Sen. JV Ejercito said he would file an amendment to the Anti-Agricultural Smuggling Act (Republic Act No. 10845) to include profiteering, operating a cartel and hoarding as criminal offenses. Ejercito was principal author of that 2016 law. Sen. Risa Hontiveros reiterated her opposition to the importation policy as she called for more “government assistance for irrigation… co-financing cold storage facilities [and] other key areas for improvement.”
“If left unchecked, importation is a double-edged sword, which can slash the already meager earnings of our local farmers and other agricultural workers,” she said.
Meanwhile, the United States’ Department of Agriculture (USDA) warned that the Philippines will not be able to meet its importation quota of 21,060 MT of onions, as specified by the country’s Department of Agriculture in its Jan. 6 memo to licensed importers.

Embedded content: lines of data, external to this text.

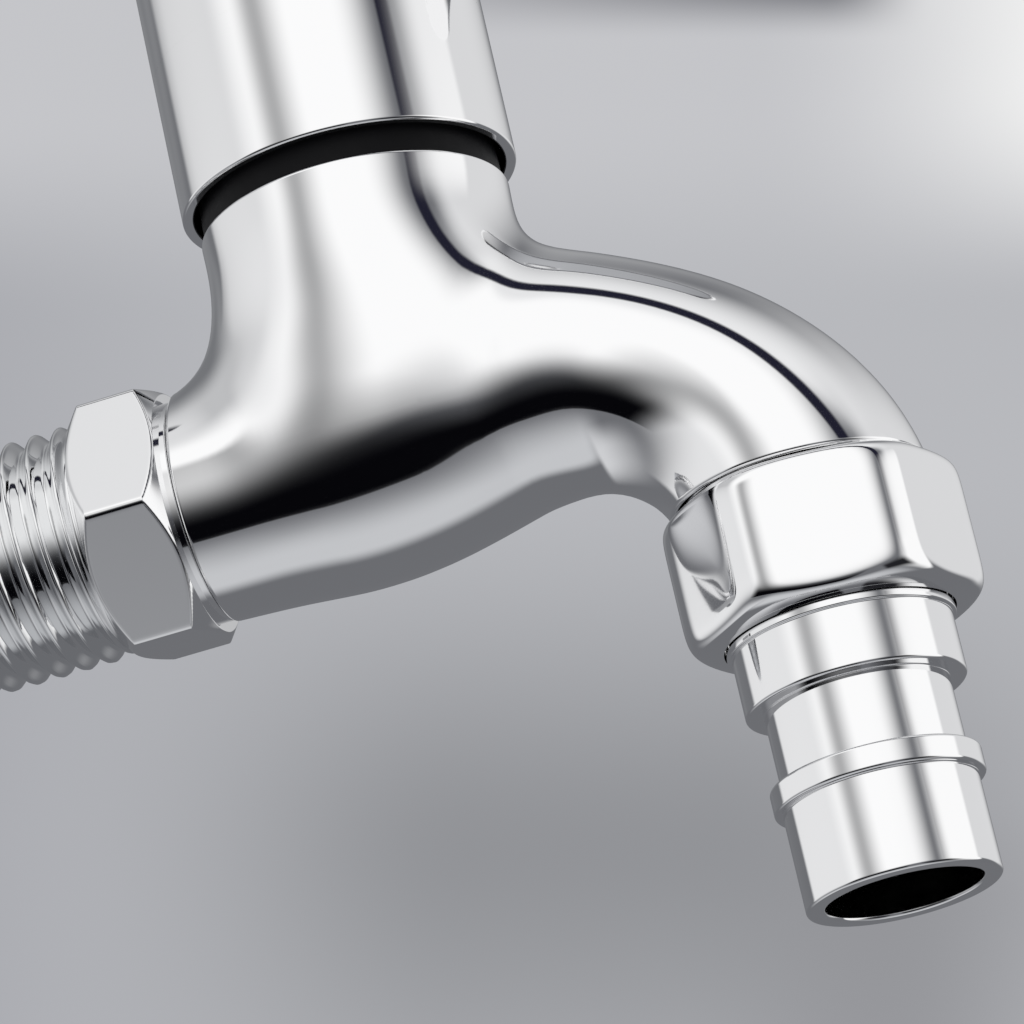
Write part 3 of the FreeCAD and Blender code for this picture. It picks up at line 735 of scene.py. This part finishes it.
# Hidden edges, each inside the piece that covers it
COVERED_R = 9.0
THREAD_COVERED_R = 9.7


def thread_skin(reach, sizes, centre, axis, segments=132, per_turn=13):
    """A thread's outside, from a chamfer at the free end to a run-out at the root."""
    pitch, depth = sizes.thread_pitch, sizes.thread_depth
    rows = int(reach / pitch * per_turn)
    along = np.linspace(-reach, 0.0, rows)[:, None]
    theta = ring_angles(segments)
    phase = TURN * (along / pitch - theta / TURN)
    wave = np.arcsin(THREAD_FLANK * np.cos(phase)) / math.asin(THREAD_FLANK)
    full = np.clip(-along / RUN_OUT, 0.0, 1.0)
    r = THREAD_R - depth / 2 * (1 - wave) * full - depth * RUN_OUT_DEPTH * (1 - full)
    r = soft_least(r, THREAD_R - THREAD_CHAMFER + along + reach, THREAD_SOFTNESS)
    return skin_of(turned(r, along, theta, axis) + np.array(centre))


class TAP_OT_inlet_nipple(bpy.types.Operator):
    """Build the threaded inlet nipple with its hexagon and collar"""
    bl_idname = "tap.inlet_nipple"
    bl_label = "Inlet nipple"

    def execute(self, context):
        sizes = context.scene.tap_nipple
        finish = context.scene.tap_finishes
        face = INLET_FLATS / 2 - INLET_FACE_INSET
        point = INLET_FLATS / math.sqrt(3)
        hex_corners = [
            (COVERED_R, 0.0, 0.05), (face, 0.0, 0.15),
            (point, WALL_CHAMFER, 0.2), (point, INLET_HEX_LENGTH - BODY_CHAMFER, 0.2),
            (face, INLET_HEX_LENGTH, 0.15), (COVERED_R, INLET_HEX_LENGTH, 0.05)]
        profile = dense(rounded_profile(hex_corners, closed=False)[0], 0.2)
        hexagon = hexagonal(
            profile, 420, INLET_FLATS, INLET_HEX_CORNER_R, INLET_HEX_TURN, sizes.crease)
        collar_start_x = INLET_HEX_LENGTH - INLET_FACE_INSET
        collar_corners = [
            (COVERED_R, collar_start_x, 0.05), (COLLAR_R, collar_start_x, 0.05),
            (COLLAR_R, BODY_START_X, 0.12), (SPIGOT_R, BODY_START_X, 0.1),
            (SPIGOT_R, SPIGOT_END_X, 0.2), (WATERWAY_R, SPIGOT_END_X, 0.1)]
        collar = lathe(collar_corners, 128, 0, "X")
        bore_corners = [
            (WATERWAY_R, SPIGOT_END_X, 0.1), (WATERWAY_R, 1.0, 0.5), (INLET_BORE_R, -1.0, 0.5),
            (INLET_BORE_R, THREAD_END_X, 0.25), (THREAD_COVERED_R, THREAD_END_X, 0.1)]
        bore = lathe(bore_corners, 96, 0, "X")
        smooth = best_chrome("nipple_chrome", finish, 1.2, 2.0)
        piece_from("inlet_hexagon", *joined(hexagon, collar, bore),
                   "tap_body", "nipple_chrome", smooth, "inlet_nipple")
        thread = thread_skin(-THREAD_END_X, sizes, (0, 0, 0), "X")
        grey = chrome("thread_chrome", finish.thread_chrome, 0.035, 0.06, 60.0)
        piece_from("inlet_thread", *thread, "tap_body", "nipple_chrome", grey)
        return {"FINISHED"}


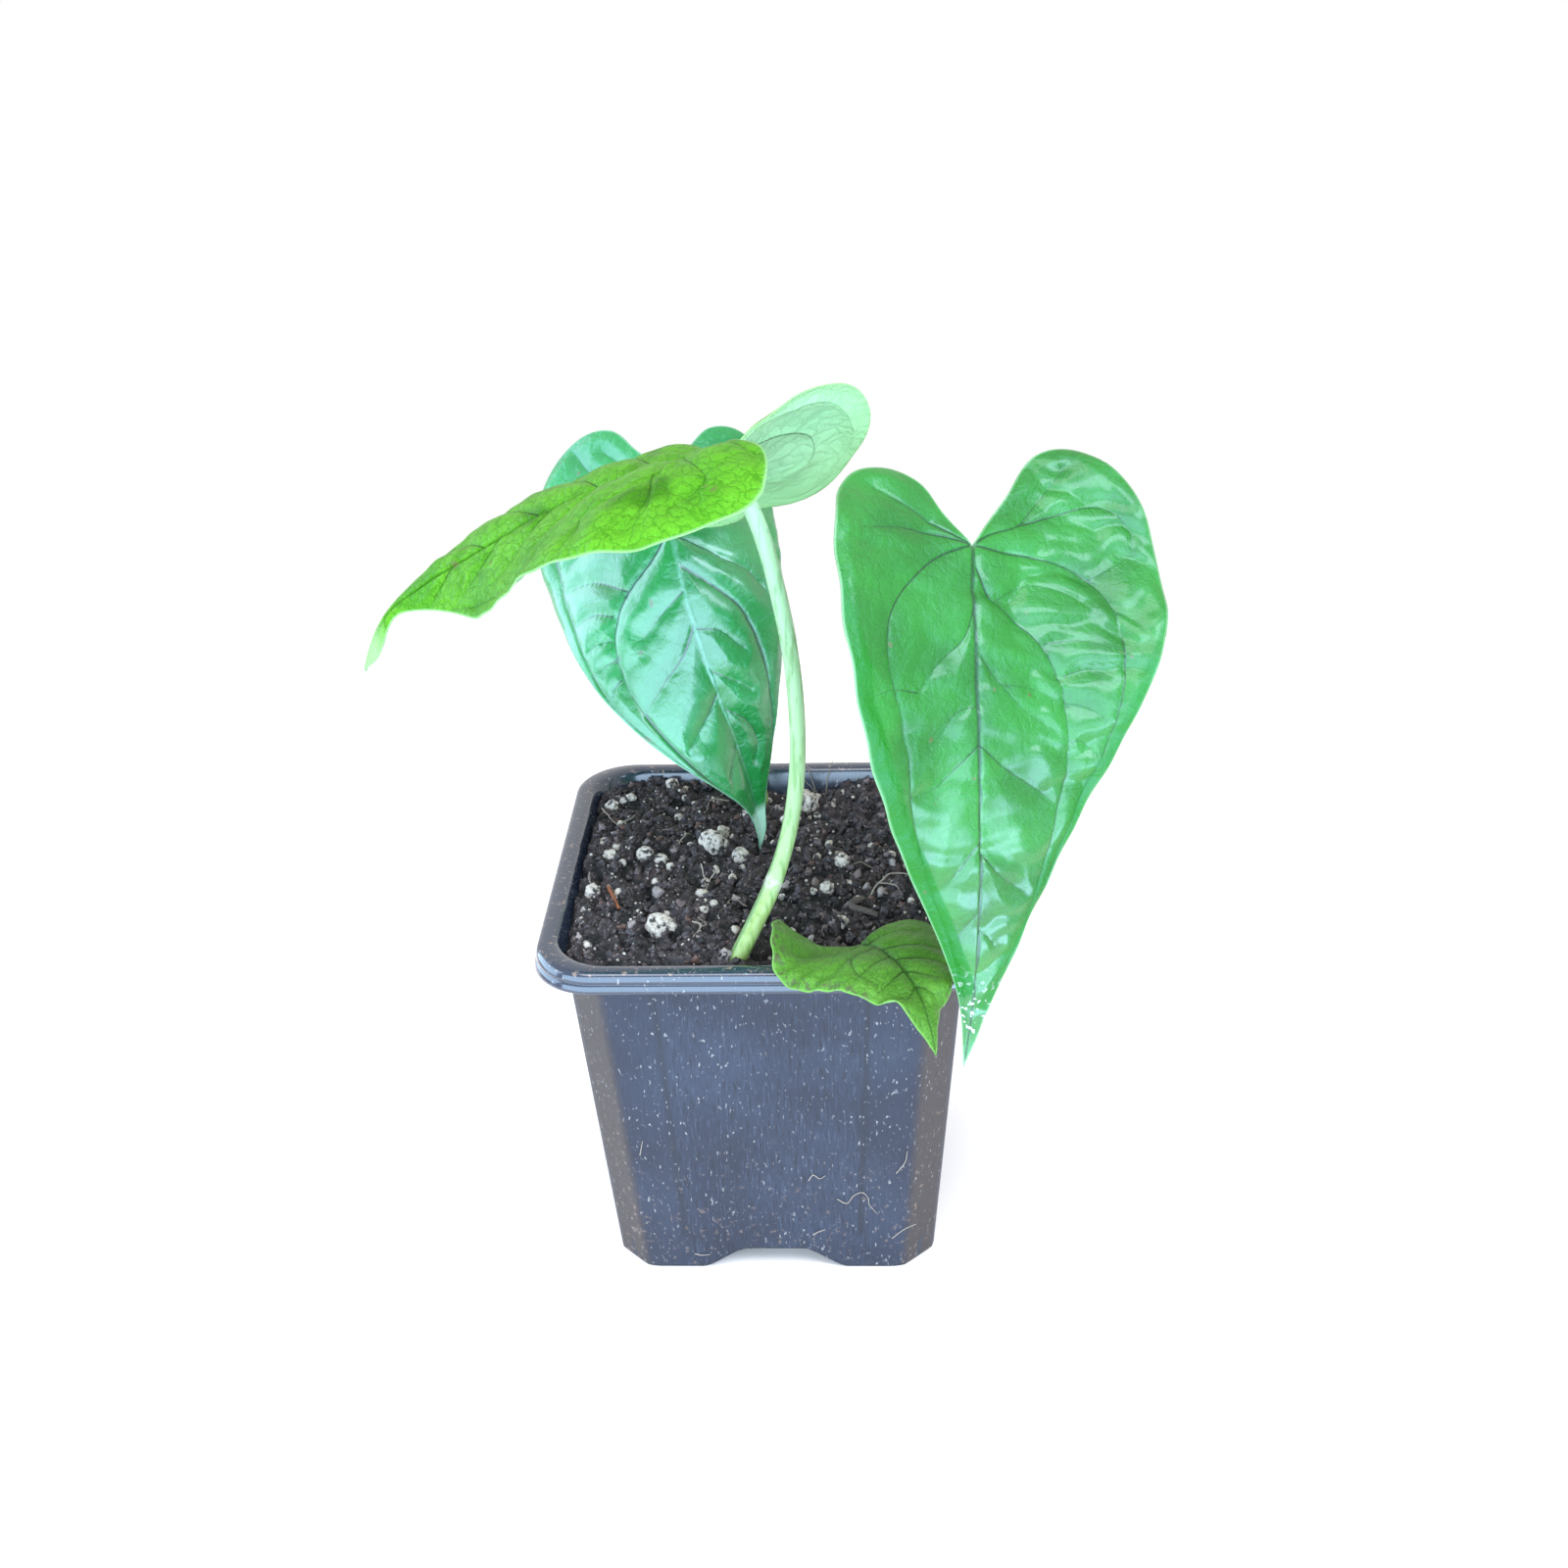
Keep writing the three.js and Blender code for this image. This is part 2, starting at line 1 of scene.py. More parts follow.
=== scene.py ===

In a Jan. 12 country report on the Philippines titled “Temporary Onion Import Plan Expected to Fail,” USDA said the memo’s “extreme conditions” on the importation of 17,100 MT of red onions and 3,960 MT of yellow onions “all but guarantee that it (the quota) will not be filled and likely will not come close to filling.”
Among the conditions specified by the DA’s memo were the limited period for importation (until Jan. 27), the limited number of clearances, the limited ports of entry, and the additional requirement of submitting liquidation reports to the Bureau of Plant Industry.
Furthermore, “[i]mported fresh onions are restricted from being stored anywhere other than the accredited cold storage facilities indicated in their [clearances]. Transfer to other cold stores is strictly prohibited. Red and yellow onions must also be stored in separate rooms,” the report said, citing the memo.
“This combination of factors will further impede the ability of imported onions to access and flow through the local supply chain,” it added.
The USDA report said further that, given the “limited volume and tight window of opportunity to apply for import permits [and] several other conditions… [all these will] reduce the likelihood that the…intended result of providing price relief to consumers [will be achieved].”
“Given the time restriction, proximity, and shipping lanes, the [memo] gives strong favor to Chinese exporters over to those in Europe and India,” said the report, which based that projection on imports between October 2021 and September 2022 during which “the Netherlands accounted for 48 percent of imports [to the Philippines], followed by China (30 percent) and India (22 percent).”
“[T]he government’s conditions greatly favor Chinese supplies despite China not being importers’ favored supplier,” it said.